In order to achieve comprehensive DNT standards, we need to be clear about our goals for this process. DNT started as a technical process in a standards body (ie geeks), and has to a working group consisting of mostly ad companies posturing about what they’ll tolerate. What reasonable expectations of privacy should users be able to expect? We should develop a policy centered around notice and choice, but we need to decide how much information do we want invisible third parties to be able to collect. Most importantly, we need to stop beating around the bush and address the three outstanding topics that have been contentious from the start: (defaults, exemptions and consent).
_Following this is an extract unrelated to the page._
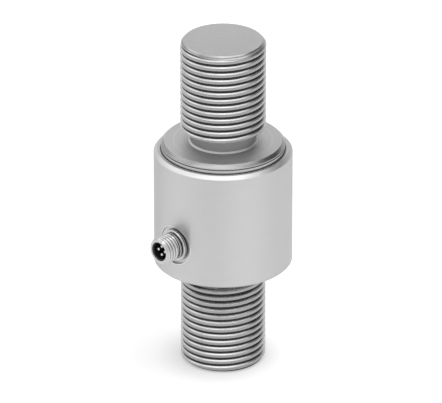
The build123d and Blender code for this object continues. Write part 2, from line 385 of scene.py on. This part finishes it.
def make_connector():
    spare = 0.3  # the envelope clears the rod but for its ends and its chamfer
    envelope = [
        (BORE_R, THREAD_END), (BARREL_R + spare, THREAD_END),
        (BARREL_R + spare, CONNECTOR_FRONT - BARREL_CHAMFER - spare),
        (BARREL_R - BARREL_CHAMFER, CONNECTOR_FRONT), (BORE_R, CONNECTOR_FRONT),
    ]
    rod = thread_rod(BARREL_R, CONNECTOR_THREAD, THREAD_END, CONNECTOR_FRONT, CONNECTOR_ROOT,
                     CONNECTOR_COLUMNS)
    envelope = rounded(envelope, BARREL_CHAMFER_EDGE_R, keep=(0, 1, 2))
    cutter = lathe(bmesh.new(), envelope, CONNECTOR_SEGMENTS)
    bm = bmesh.new()
    add_into(bm, combine(rod, cutter, "INTERSECT"))
    lathe(bm, rounded([
        (BORE_R, SHELL_REAR), (SHANK_R, SHELL_REAR),
        (SHANK_R, FLANGE_REAR), (CONNECTOR_FLANGE_R, FLANGE_REAR),
        (CONNECTOR_FLANGE_R, FLANGE_FRONT - FLANGE_CHAMFER),
        (CONNECTOR_FLANGE_R - FLANGE_CHAMFER, FLANGE_FRONT),
        (RELIEF_R, FLANGE_FRONT), (RELIEF_R, COLLAR_REAR),
        (BARREL_R, COLLAR_REAR), (BARREL_R, COLLAR_FRONT),
        (RELIEF_R, COLLAR_FRONT), (RELIEF_R, THREAD_END), (BORE_R, THREAD_END),
    ], CONNECTOR_EDGE_R), CONNECTOR_SEGMENTS)
    bm.transform(OUTWARDS)
    return to_object("connector_shell_threaded", bm)


def make_contact(node):
    """A contact pin with a round tip."""
    low, high = box_mm(node)
    radius = (high.x - low.x) / 2
    front, rear = -low.y, -high.y
    tip = 0.8 * radius  # the length of the round tip
    profile = [(0, rear), (radius, rear)]
    for degrees in range(0, 90, 15):
        t = radians(degrees)
        profile.append((radius * cos(t), front - tip + tip * sin(t)))
    profile.append((0, front))
    bm = lathe(bmesh.new(), profile, CONTACT_SEGMENTS, closed=False)
    centre = (low + high) / 2
    bm.transform(Matrix.Translation((centre.x, 0, centre.z)) @ Matrix.Rotation(pi / 2, 4, "X"))
    return to_object(f"{node}_rounded", bm)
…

What is the right balance to preserve privacy and decelerate the arms race? Answering that question will dictate what exemptions we allow, what the defaults should be, and how hard it should be to opt-in/out.
I’m not saying that DNT is the only answer–it is only one piece of a complex tracking puzzle–and it won’t fully address the arms race problems. We also need technical solutions, like de-identification, to limit user exposure in the event of breach (even for the permitted uses) and technical countermeasures (like Safari’s recent patches) to address the players that don’t follow the standards set out in DNT. However, having a standard policy on tracking simplifies the signal-to-noise problem for the technical countermeasures, much like CAN-SPAM did for SPAM detection. As I’ve said many times, we need technology and policy working together, and while DNT is a significant part of the policy piece, it is not a technical standard.
Despite these challenges, I see the DNT dialogue as an opportunity to develop better standards for data collection generally. Third party data collection is often inaccurate, and involving the user in the process directly would generate higher-quality data and address DNT concerns. A user actively participating in the data-collection process is engaged in the system, and not surreptitiously being tracked by a market built on high data volume and good-guessing.